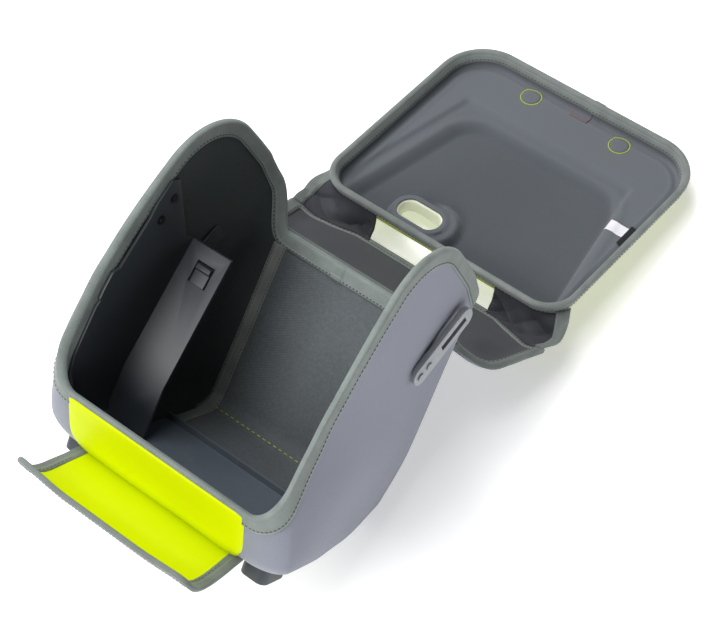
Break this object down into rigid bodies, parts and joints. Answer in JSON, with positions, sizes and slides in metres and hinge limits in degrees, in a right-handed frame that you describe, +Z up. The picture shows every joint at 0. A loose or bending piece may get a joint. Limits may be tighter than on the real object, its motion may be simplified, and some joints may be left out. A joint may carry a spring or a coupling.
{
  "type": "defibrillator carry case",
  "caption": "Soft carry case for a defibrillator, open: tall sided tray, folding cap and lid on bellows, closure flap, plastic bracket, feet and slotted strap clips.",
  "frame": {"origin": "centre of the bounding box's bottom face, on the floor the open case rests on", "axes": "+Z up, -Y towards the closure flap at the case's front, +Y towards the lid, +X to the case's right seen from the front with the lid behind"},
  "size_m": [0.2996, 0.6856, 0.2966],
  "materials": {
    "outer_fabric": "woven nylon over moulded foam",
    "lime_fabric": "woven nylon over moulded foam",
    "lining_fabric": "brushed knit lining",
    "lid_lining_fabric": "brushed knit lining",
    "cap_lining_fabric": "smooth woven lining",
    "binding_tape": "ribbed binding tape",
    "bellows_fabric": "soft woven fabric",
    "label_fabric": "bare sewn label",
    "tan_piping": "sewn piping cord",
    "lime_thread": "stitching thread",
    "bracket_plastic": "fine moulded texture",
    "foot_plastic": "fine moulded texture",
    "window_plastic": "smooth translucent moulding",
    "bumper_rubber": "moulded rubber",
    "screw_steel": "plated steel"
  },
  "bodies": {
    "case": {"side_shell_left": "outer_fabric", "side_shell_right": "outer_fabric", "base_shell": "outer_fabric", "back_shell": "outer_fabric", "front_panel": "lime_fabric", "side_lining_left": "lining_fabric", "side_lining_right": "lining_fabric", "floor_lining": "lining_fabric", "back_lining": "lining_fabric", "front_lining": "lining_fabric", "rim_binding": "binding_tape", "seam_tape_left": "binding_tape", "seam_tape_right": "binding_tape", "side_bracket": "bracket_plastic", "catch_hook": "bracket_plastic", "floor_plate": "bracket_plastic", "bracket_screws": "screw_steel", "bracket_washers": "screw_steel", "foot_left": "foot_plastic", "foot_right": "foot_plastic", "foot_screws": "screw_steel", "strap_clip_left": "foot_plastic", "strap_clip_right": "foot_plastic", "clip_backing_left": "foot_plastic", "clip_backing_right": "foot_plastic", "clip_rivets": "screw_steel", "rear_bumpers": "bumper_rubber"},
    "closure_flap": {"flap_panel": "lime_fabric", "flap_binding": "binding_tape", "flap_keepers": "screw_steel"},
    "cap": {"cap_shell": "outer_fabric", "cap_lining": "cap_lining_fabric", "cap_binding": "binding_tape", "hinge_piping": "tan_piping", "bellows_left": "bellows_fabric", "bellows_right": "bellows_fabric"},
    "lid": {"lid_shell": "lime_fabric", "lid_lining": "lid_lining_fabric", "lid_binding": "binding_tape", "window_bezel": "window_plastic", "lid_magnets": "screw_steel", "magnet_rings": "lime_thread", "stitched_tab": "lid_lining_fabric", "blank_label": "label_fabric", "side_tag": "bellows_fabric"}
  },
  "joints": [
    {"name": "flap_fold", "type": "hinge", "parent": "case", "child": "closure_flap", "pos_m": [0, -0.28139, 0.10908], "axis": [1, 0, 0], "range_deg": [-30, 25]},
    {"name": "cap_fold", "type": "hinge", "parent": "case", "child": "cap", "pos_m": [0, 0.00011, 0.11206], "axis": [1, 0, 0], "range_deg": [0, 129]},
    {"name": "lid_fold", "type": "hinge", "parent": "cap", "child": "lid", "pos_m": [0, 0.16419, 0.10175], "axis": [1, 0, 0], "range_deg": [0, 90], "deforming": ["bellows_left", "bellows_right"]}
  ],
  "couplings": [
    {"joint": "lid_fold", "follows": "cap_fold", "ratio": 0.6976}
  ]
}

■ ■ ■ ■

■ Aim of the exercise
Reproduce the material exactly, with every line intact.

■ Solution for this task
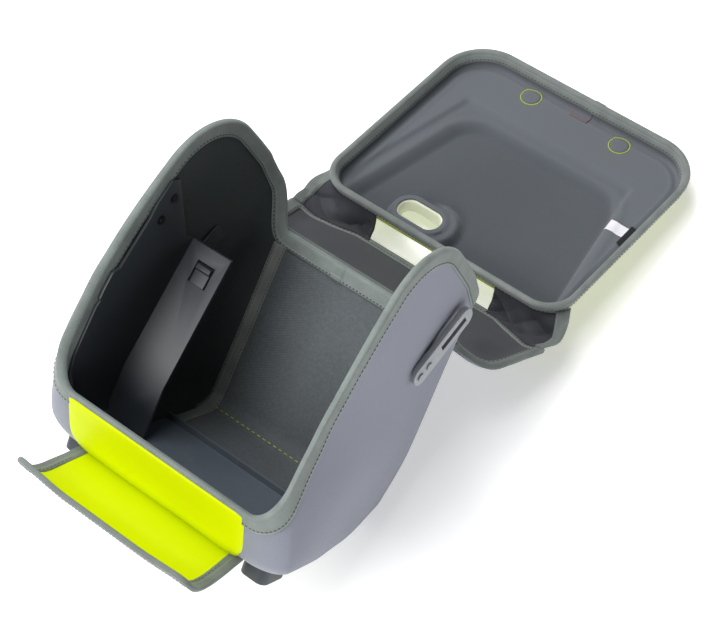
Break this object down into rigid bodies, parts and joints. Answer in JSON, with positions, sizes and slides in metres and hinge limits in degrees, in a right-handed frame that you describe, +Z up. The picture shows every joint at 0. A loose or bending piece may get a joint. Limits may be tighter than on the real object, its motion may be simplified, and some joints may be left out. A joint may carry a spring or a coupling.
{
  "type": "defibrillator carry case",
  "caption": "Soft carry case for a defibrillator, open: tall sided tray, folding cap and lid on bellows, closure flap, plastic bracket, feet and slotted strap clips.",
  "frame": {"origin": "centre of the bounding box's bottom face, on the floor the open case rests on", "axes": "+Z up, -Y towards the closure flap at the case's front, +Y towards the lid, +X to the case's right seen from the front with the lid behind"},
  "size_m": [0.2996, 0.6856, 0.2966],
  "materials": {
    "outer_fabric": "woven nylon over moulded foam",
    "lime_fabric": "woven nylon over moulded foam",
    "lining_fabric": "brushed knit lining",
    "lid_lining_fabric": "brushed knit lining",
    "cap_lining_fabric": "smooth woven lining",
    "binding_tape": "ribbed binding tape",
    "bellows_fabric": "soft woven fabric",
    "label_fabric": "bare sewn label",
    "tan_piping": "sewn piping cord",
    "lime_thread": "stitching thread",
    "bracket_plastic": "fine moulded texture",
    "foot_plastic": "fine moulded texture",
    "window_plastic": "smooth translucent moulding",
    "bumper_rubber": "moulded rubber",
    "screw_steel": "plated steel"
  },
  "bodies": {
    "case": {"side_shell_left": "outer_fabric", "side_shell_right": "outer_fabric", "base_shell": "outer_fabric", "back_shell": "outer_fabric", "front_panel": "lime_fabric", "side_lining_left": "lining_fabric", "side_lining_right": "lining_fabric", "floor_lining": "lining_fabric", "back_lining": "lining_fabric", "front_lining": "lining_fabric", "rim_binding": "binding_tape", "seam_tape_left": "binding_tape", "seam_tape_right": "binding_tape", "side_bracket": "bracket_plastic", "catch_hook": "bracket_plastic", "floor_plate": "bracket_plastic", "bracket_screws": "screw_steel", "bracket_washers": "screw_steel", "foot_left": "foot_plastic", "foot_right": "foot_plastic", "foot_screws": "screw_steel", "strap_clip_left": "foot_plastic", "strap_clip_right": "foot_plastic", "clip_backing_left": "foot_plastic", "clip_backing_right": "foot_plastic", "clip_rivets": "screw_steel", "rear_bumpers": "bumper_rubber"},
    "closure_flap": {"flap_panel": "lime_fabric", "flap_binding": "binding_tape", "flap_keepers": "screw_steel"},
    "cap": {"cap_shell": "outer_fabric", "cap_lining": "cap_lining_fabric", "cap_binding": "binding_tape", "hinge_piping": "tan_piping", "bellows_left": "bellows_fabric", "bellows_right": "bellows_fabric"},
    "lid": {"lid_shell": "lime_fabric", "lid_lining": "lid_lining_fabric", "lid_binding": "binding_tape", "window_bezel": "window_plastic", "lid_magnets": "screw_steel", "magnet_rings": "lime_thread", "stitched_tab": "lid_lining_fabric", "blank_label": "label_fabric", "side_tag": "bellows_fabric"}
  },
  "joints": [
    {"name": "flap_fold", "type": "hinge", "parent": "case", "child": "closure_flap", "pos_m": [0, -0.28139, 0.10908], "axis": [1, 0, 0], "range_deg": [-30, 25]},
    {"name": "cap_fold", "type": "hinge", "parent": "case", "child": "cap", "pos_m": [0, 0.00011, 0.11206], "axis": [1, 0, 0], "range_deg": [0, 129]},
    {"name": "lid_fold", "type": "hinge", "parent": "cap", "child": "lid", "pos_m": [0, 0.16419, 0.10175], "axis": [1, 0, 0], "range_deg": [0, 90], "deforming": ["bellows_left", "bellows_right"]}
  ],
  "couplings": [
    {"joint": "lid_fold", "follows": "cap_fold", "ratio": 0.6976}
  ]
}